FRANKFURT – The European Central Bank said on Tuesday it would cut the maximum rate it pays on deposits held by governments to give them an incentive to redeploy that cash into the financial system.
The ECB, fighting euro zone’s runaway inflation with a steady diet of rate hikes, started to remunerate public-sector deposits late last year to prevent that cash from flooding the bond market, where top-rated government bonds have become scarce after years of ECB purchases, launched to boost inflation at a time when it was too low.
With ECB buying dwindling and concerns about bond scarcity easing, the ECB was now giving public-sector depositors a reason to take some of their money out of the central bank and place it on the market.

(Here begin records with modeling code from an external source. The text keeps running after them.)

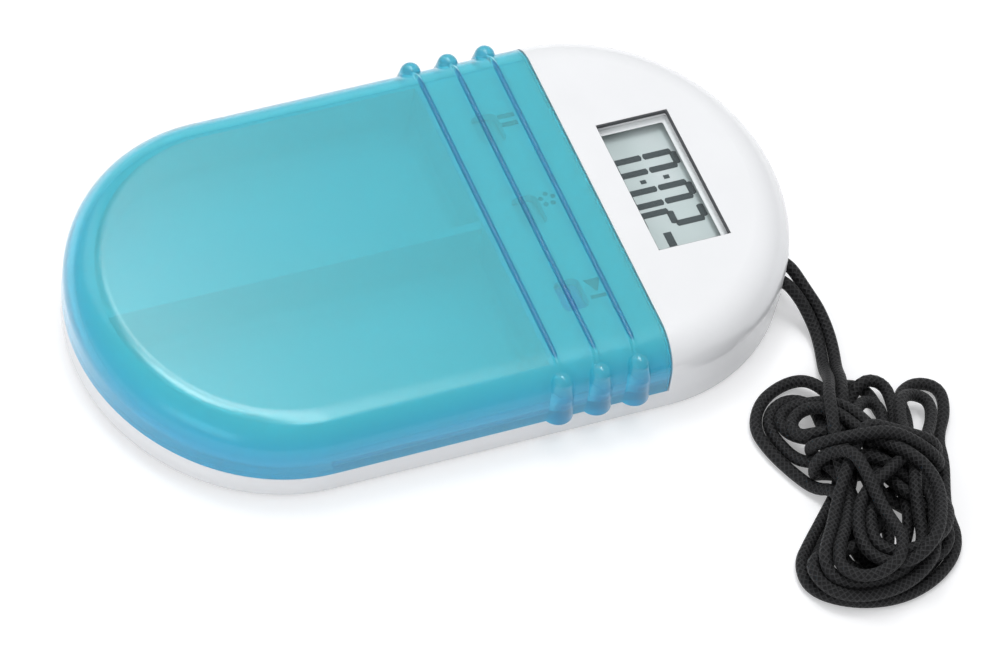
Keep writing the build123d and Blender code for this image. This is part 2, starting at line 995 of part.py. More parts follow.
# ---- Neck cord --------------------------------------------------------------
# Two strands leave the eye side by side, drop to the table and climb on the hank.
strand_left = [
    (39.2, 42.6, 5.2),
    (35.4, 43.8, 3.8),
    (31.7, 45.4, 1.6),
    (28.2, 46.9, 0.85),
    (24.6, 47.8, 0.85),
    (21.2, 47.9, 1.3),
    (18.7, 47.2, 3.2),
    (16.6, 46.3, 5.3),
]
strand_right = [
    (18.5, 45.1, 5.2),
    (20.0, 45.4, 3.2),
    (22.5, 46.0, 1.3),
    (25.5, 45.7, 0.85),
    (28.8, 44.6, 0.85),
    (32.0, 43.2, 1.6),
    (35.3, 41.8, 3.8),
    (38.8, 40.7, 5.2),
]
eye_turn = [
    eye_plane.from_local_coords((0, turn_radius, 0)),
    eye_plane.from_local_coords((-eye_pin_depth - turn_radius, turn_radius, 0)),
    eye_plane.from_local_coords((-eye_pin_depth - turn_radius, -turn_radius, 0)),
    eye_plane.from_local_coords((0, -turn_radius, 0)),
]
route_points = [Vector(*point) for point in strand_left]
route_points += [Vector(*tuple(point)) for point in eye_turn]
route_points += [Vector(*point) for point in strand_right]


def corner_radii(points):
    """Arc radius at each corner of a route, from the two runs that meet there."""
    radii = []
    for before, corner, after in zip(points, points[1:], points[2:]):
        run_in = corner - before
        run_out = after - corner
        turn = radians(run_in.get_angle(run_out))
        radii.append(cord_bend_share * min(run_in.length, run_out.length) / tan(turn / 2))
    return radii


strand_radii = corner_radii(route_points)
with BuildPart() as cord_strand:
    with BuildLine():
        strand_route = FilletPolyline(*route_points, radius=strand_radii)
    with BuildSketch(Plane(origin=strand_route @ 0, z_dir=strand_route % 0)):
        Circle(cord_radius)
    sweep()
save(cord_strand.part, "cord_strand")
tube_volume = pi * cord_radius**2 * strand_route.length
print("cord strand radii", [round(radius, 1) for radius in strand_radii])
print("cord strand volume", round(cord_strand.part.volume, 2), "of", round(tube_volume, 2))

# The rest of the cord is gathered in a tied bundle of loops: lobes round a thick middle.
# Each lobe: centre x, centre y, long radius, short radius, direction in degrees, height
hank_lobes = [
    (36.2, 37.6, 8.3, 5.2, 38, 4.0),
    (37.4, 46.6, 7.6, 4.6, -33, 4.0),
    (40.2, 52.6, 6.8, 4.9, -50, 4.0),
    (49.0, 44.6, 9.6, 8.8, 0, 8.5),
    (59.2, 39.8, 11.4, 7.0, 85, 6.0),
]


def lobe(x, y, long_radius, short_radius, direction, height):
    """Flat oval cushion, rounded along its top edge."""
    with BuildPart() as cushion:
        with BuildSketch(Plane.XY):
            with Locations(Location((x, y, 0), (0, 0, direction))):
                Ellipse(long_radius, short_radius)
        extrude(amount=height)
        fillet(cushion.edges().group_by(Axis.Z)[-1], hank_round)
    return cushion.part


with BuildPart() as cord_hank:
    for hank_lobe in hank_lobes:
        add(lobe(*hank_lobe))
save(cord_hank.part, "cord_hank")
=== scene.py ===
import math

import bpy
import numpy as np
from mathutils import Matrix, Vector


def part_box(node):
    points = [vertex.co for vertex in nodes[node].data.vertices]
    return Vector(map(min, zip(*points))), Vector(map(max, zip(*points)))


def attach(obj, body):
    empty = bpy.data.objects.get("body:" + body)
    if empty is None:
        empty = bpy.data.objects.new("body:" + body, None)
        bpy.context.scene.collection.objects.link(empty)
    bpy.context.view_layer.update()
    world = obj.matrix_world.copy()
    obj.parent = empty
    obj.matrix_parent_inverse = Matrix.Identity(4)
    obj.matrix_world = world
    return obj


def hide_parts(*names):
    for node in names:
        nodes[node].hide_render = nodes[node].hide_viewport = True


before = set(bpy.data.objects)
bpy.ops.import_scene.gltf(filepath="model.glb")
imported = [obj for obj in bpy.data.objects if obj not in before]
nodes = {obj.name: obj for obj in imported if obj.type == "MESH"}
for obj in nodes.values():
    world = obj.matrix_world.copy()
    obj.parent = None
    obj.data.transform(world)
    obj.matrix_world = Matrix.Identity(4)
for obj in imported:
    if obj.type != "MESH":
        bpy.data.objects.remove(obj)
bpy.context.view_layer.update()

# The scene is in metres. Comments say which lengths are in mm, and MM turns those into metres.
MM = 0.001
scene = bpy.context.scene
scene.view_settings.view_transform = "Standard"


# ---------------------------------------------------------------- camera
# The photo's camera, fitted to the object's edges: its frame and focal length in px, its turn as
# an axis times an angle, and its shift in mm. The sensor is in mm too, the clip range in metres.
IMAGE_WIDTH = 994
IMAGE_HEIGHT = 647
FOCAL_PX = 6117.5148
VIEW_TURN = (2.04006329, 1.4445377, -0.38118577)
VIEW_SHIFT = (-9.51630738, -4.83903111, 798.49569534)
SENSOR_WIDTH = 36.0
CLIP_NEAR = 0.05
CLIP_FAR = 20.0


def rotation_from(turn):
    axis = Vector(turn)
    return Matrix.Rotation(axis.length, 3, axis.normalized())


VIEW = rotation_from(VIEW_TURN)
CAMERA_PLACE = -(VIEW.transposed() @ Vector(VIEW_SHIFT))


def seen_at(px, py, height):
    """The point in mm at a height over the floor that shows at a place of the photo."""
    ray = VIEW.transposed() @ Vector(
        ((px - IMAGE_WIDTH / 2) / FOCAL_PX, (py - IMAGE_HEIGHT / 2) / FOCAL_PX, 1.0)
    )
    return CAMERA_PLACE + ray * ((height - CAMERA_PLACE.z) / ray.z)


def make_camera():
    data = bpy.data.cameras.new("camera")
    data.sensor_fit = "HORIZONTAL"
    data.sensor_width = SENSOR_WIDTH
    data.lens = FOCAL_PX * SENSOR_WIDTH / IMAGE_WIDTH
    data.clip_start = CLIP_NEAR
    data.clip_end = CLIP_FAR
    camera = bpy.data.objects.new("camera", data)
    scene.collection.objects.link(camera)
    rows = Matrix((VIEW[0], -VIEW[1], -VIEW[2]))
    camera.matrix_world = Matrix.Translation(CAMERA_PLACE * MM) @ rows.transposed().to_4x4()
    scene.camera = camera


make_camera()


# ---------------------------------------------------------------- small helpers
def add_mesh(name, verts, faces, material, smooth=False):
    mesh = bpy.data.meshes.new(name)
    mesh.from_pydata([tuple(v) for v in verts], [], faces)
    mesh.update()
    mesh.materials.append(material)
    for polygon in mesh.polygons:
        polygon.use_smooth = smooth
    piece = bpy.data.objects.new(name, mesh)
    scene.collection.objects.link(piece)
    return piece


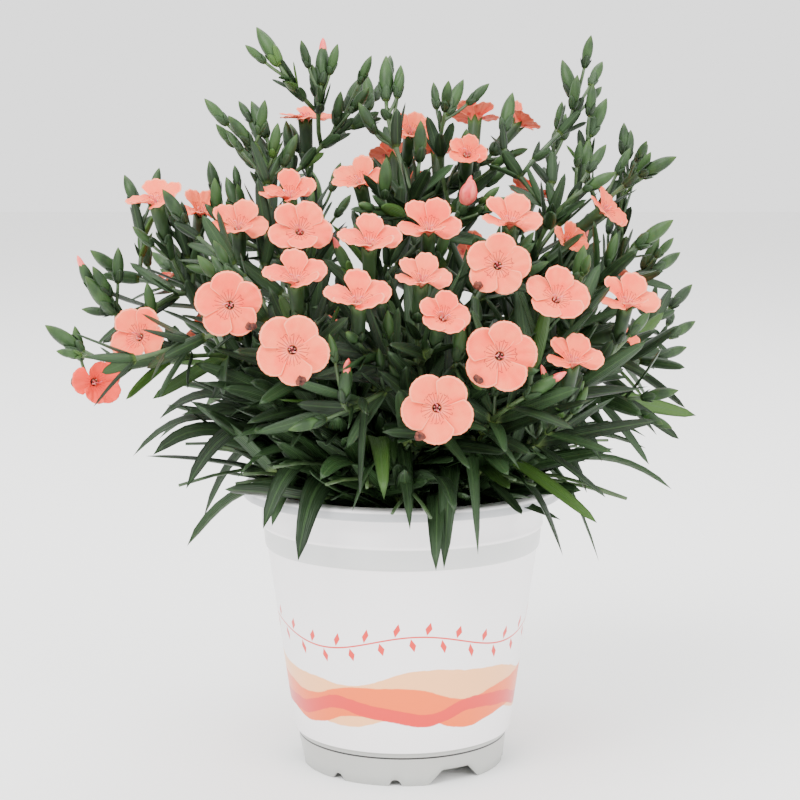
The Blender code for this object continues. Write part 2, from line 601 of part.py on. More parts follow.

Starting on May 1, the ECB will apply a 20 basis-points discount to the Euro Short-Term Rate (ESTR) when paying for deposits held by euro zone governments and other public-sector entities at euro zone central banks.
“This decision reflects the desire to encourage market intermediation, with the changes to the remuneration regime providing incentives for depositors to gradually phase out their holdings with the Eurosystem,” the ECB said.
The ECB plans to start trimming its 5 trillion-euro stash of bonds next month, which should further ease concerns about a dearth of collateral available to be borrowed on the market.
ESTR roughly tracks the ECB‘s own deposit rate, which was raised to 2.5% last week as part of the central bank’s fight against inflation.